With more money tracking indices in general, opportunists could wait for the times that there was more buying and selling activity of underlying stocks as the indices were being rebalanced, Li says.

“It’s a completely rules based activity and opportunists can see market activity coming which presents risks for investors, as there would be artificial inflation of prices for a short period of time.”

The new LGIM ETF range focuses on addressing such risks, starting from the index design point of view, with a different rebalanced period to avoid the short-term price volatility and buying and selling when the market is at a more normal phase.

“We wanted to avoid the crowds and growing concern around this so you could buy and sell when you don’t have a short term flood of activity in the market caused by major rebalances.”

The other filter to the LGIM’s ETF range incorporates another huge change in the investment landscape – stocks to be avoided because of governance issues or climate change concerns.

“A business model based solely on the generation of carbon will be under pressure,” Li says, drily.

“It’s all about long term core investing and what stocks you want to avoid going forward. Raising the minimum bar for investing is increasingly important as investor feedback from our fund selection teams tells us we cannot hold certain types of companies. If you have a consistency of that it demonstrates a trend towards how people are investing and building portfolios and we are here to provide the solutions to clients.”

Howie notes that the recent sector classification GICs changes affected sector classifications that had stood for 19 years and the rising importance and changes in the technology sector.

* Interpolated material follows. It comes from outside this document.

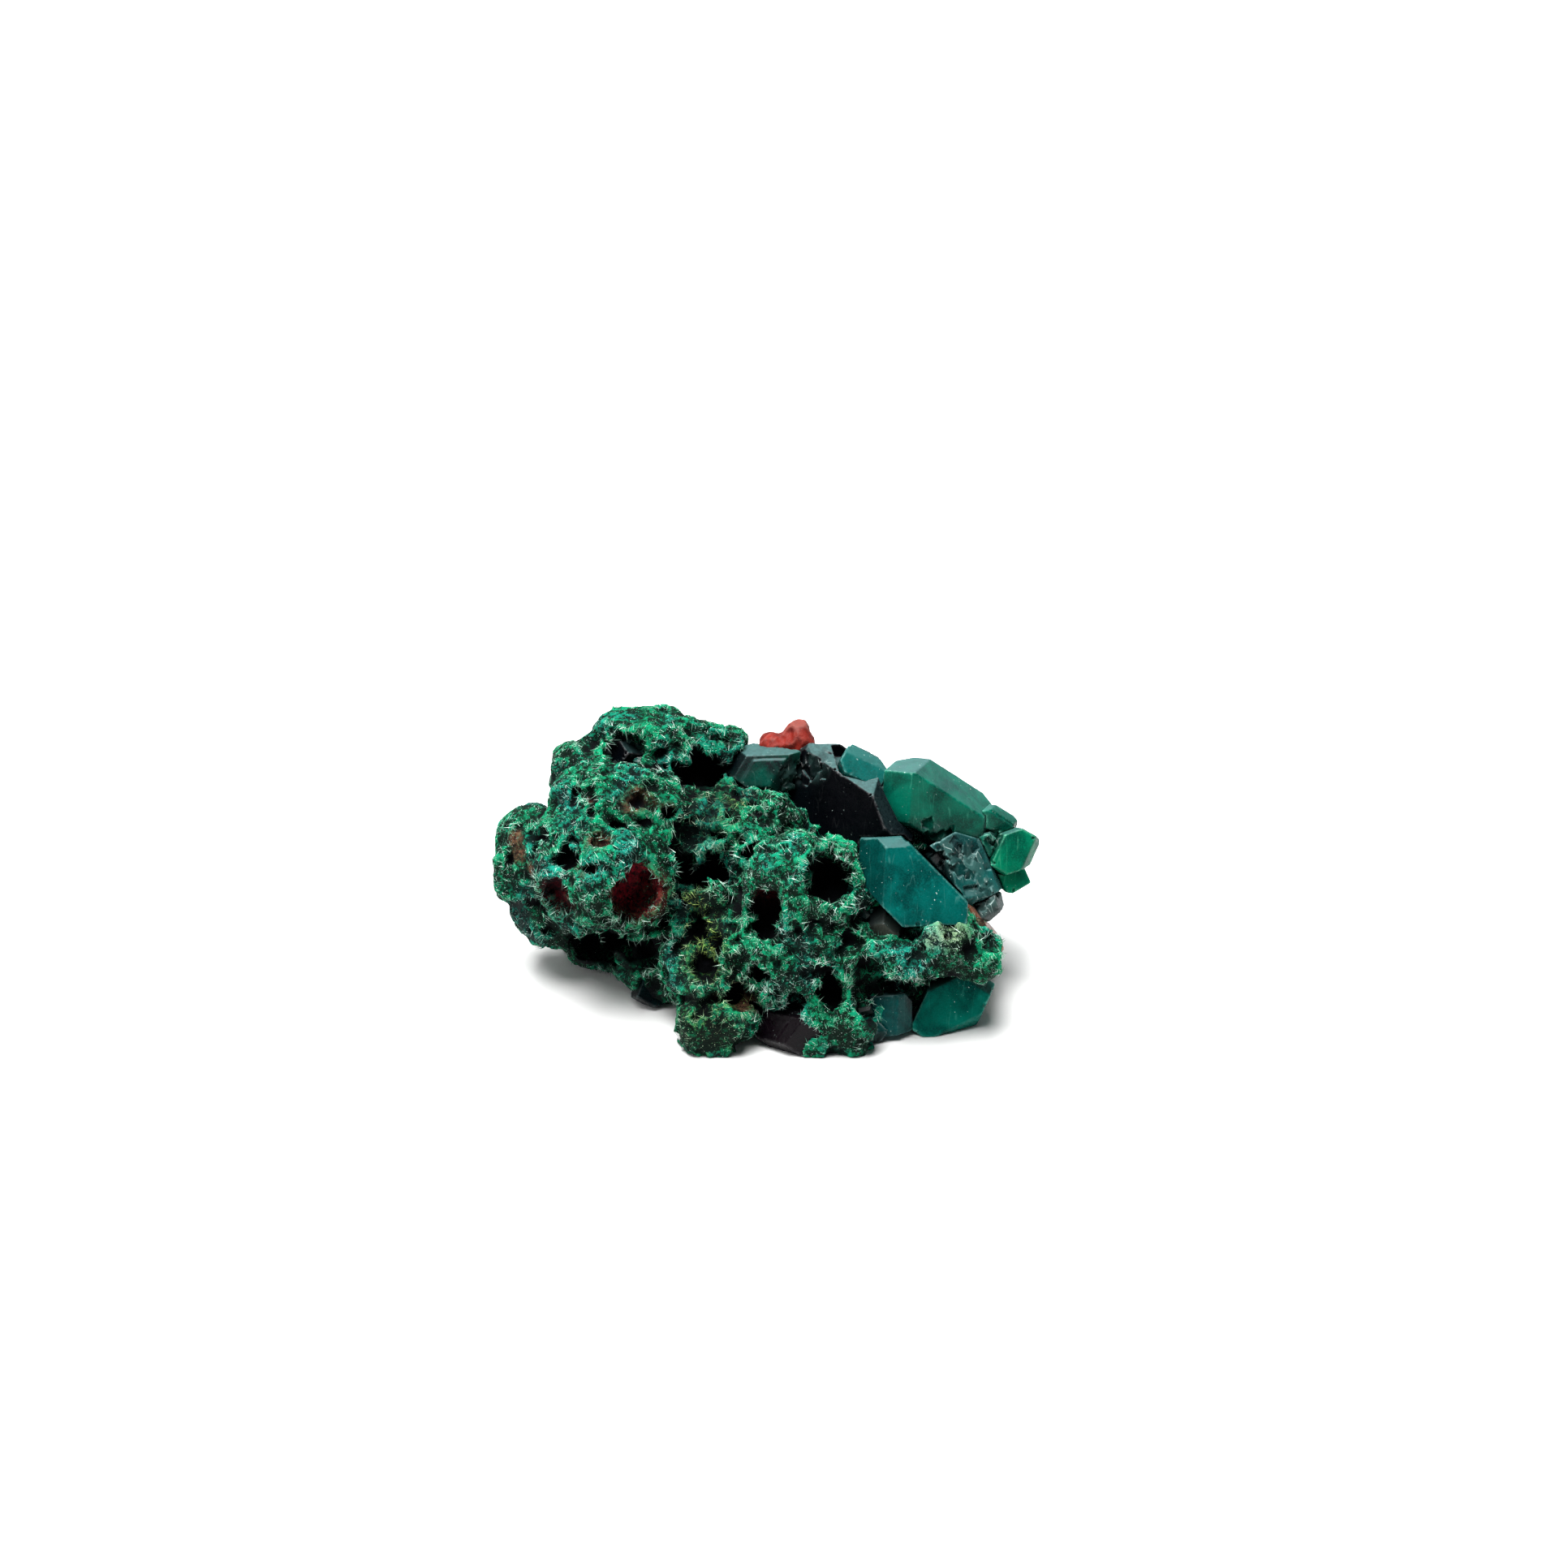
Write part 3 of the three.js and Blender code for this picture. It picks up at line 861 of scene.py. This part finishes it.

“We are trying to think about the index design actively and mitigating risks of companies under pressure and packaging it,” he says.

The existing former ETF Securities’ products focused on broad commodities and thematics, such as the ROBO Global ETF, continue to be in focus.

“We have been servicing the wealth market, especially in thematics, for four and a half years and have lots of overlapping clients with LGIM,” Li says.

“What is exciting for us is that because thematic investment is new to LGIM the distribution team has embraced it and we have launched three new ETFs and seen net inflows into our thematic range.”

ROBO Global is over USD1 billion in assets now and the Cybersecurity launch has raised the most this year and now stands at USD700 million.

LGIM has a significant index business into which the new ETF division has fitted.

“Our ETF business really benefits from their history and track record in the index fund space,” Li says. “We are part of the index team and we can leverage some of the knowledge and expertise around core index investing.”

Investors can pick between investing in a certain benchmark through an index fund or through ETFs that can capture new assets, he says.

He observes that investors are moving from a fund of fund model to a fund of ETFs model. “What we have seen is that mutual funds and ETFs are becoming interchangeable and that will happen as there are a lot more ETFs to choose from.

“Some of these models are driven by costs and for me there are places for active funds but it is uniformly clear that investors want lower cost models. We have to look for the lower cost proposition and package something that works for investors.”